Re: [MURG] meets [POLITICS]

From: Mike Linksvayer (ml@gondwanaland.com)
Date: Tue Apr 09 2002 - 21:44:54 MDT


On Mon, 2002-04-08 at 03:18, Samantha Atkins wrote:
> SIGH. If it things 1000 times slower than humans then it is not
> a very credible threat. It can't move fast enough to escape
> detection and extermination. Vinge did not exactly deal with
> this possibility. Also, if it runs too slowly it is
> questionable whether certain forms of intelligence will gel at all.

We have zero experience detecting or exterminating rouge AIs, nor is
anyone watching, or even theorizing about what should be watched for
AFAIK. Speed is only one means of avoiding detection and extermination.

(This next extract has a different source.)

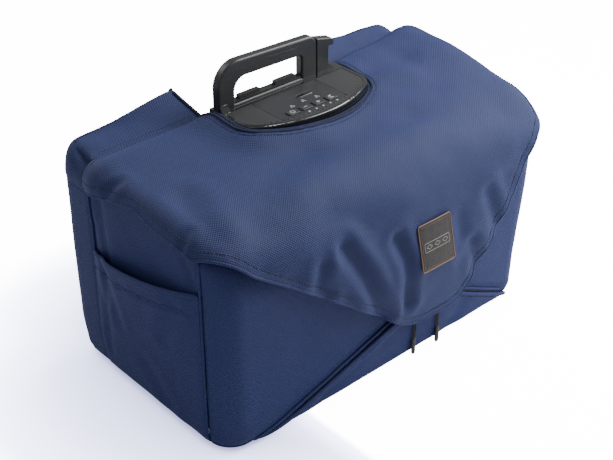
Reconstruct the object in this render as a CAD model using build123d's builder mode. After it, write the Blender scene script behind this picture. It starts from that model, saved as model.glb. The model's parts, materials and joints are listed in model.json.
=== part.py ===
"""Portable oxygen concentrator in its padded carry bag.

Millimetres, +Z up, X along the bag, the front with the envelope flap towards -Y.
The origin is on the floor, at the centre of the outer box.
"""
from build123d import *
import os
from math import atan, cos, degrees, radians, sin

# ---------------------------------------------------------------- bag sizes
BAG_LENGTH = 488.0          # outer faces of the side panels
FRONT_Y = -125.0            # outer face of the front panel
BACK_Y = 143.6              # outer face of the back panel
TOP_FRONT_Z = 258.0         # height of the top line above the front panel
TOP_SLOPE = 0.045           # rise of the top towards the back
WALL = 6.0                  # padded wall of the bag
PLAN_RADIUS = 32.0          # upright corners of the bag
TOP_FRONT_RADIUS = 78.0     # soft bend from the top to the front
BOTTOM_RADIUS = 20.0
BACK_RADIUS = 12.0
SIDE_TOP_RADIUS = 16.0      # soft bend from the top to each side
BASE_THICKNESS = 8.0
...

A very slow distributed AI could also have a goal to get faster --
insinuate itself into low-latency/high-cpu networks, move work requiring
such there. A few datacenters stealthily used, the thing starts running
closer to human timescales and can interact more effectively with "our"
world.

Apart from its relevance to the potential for an [ab]useful distributed
AI, I think the roles speed and intelligence play in terms of getting
"intelligent work" done is an interesting question. An uploaded rat
running at many times the speed of a physical rat presumably won't get
any more intelligent work done. How much work could a IQ300-equivalent
AI that runs at 1/1000 human speed get done? Perhaps not much, but it
might be extremely interesting work.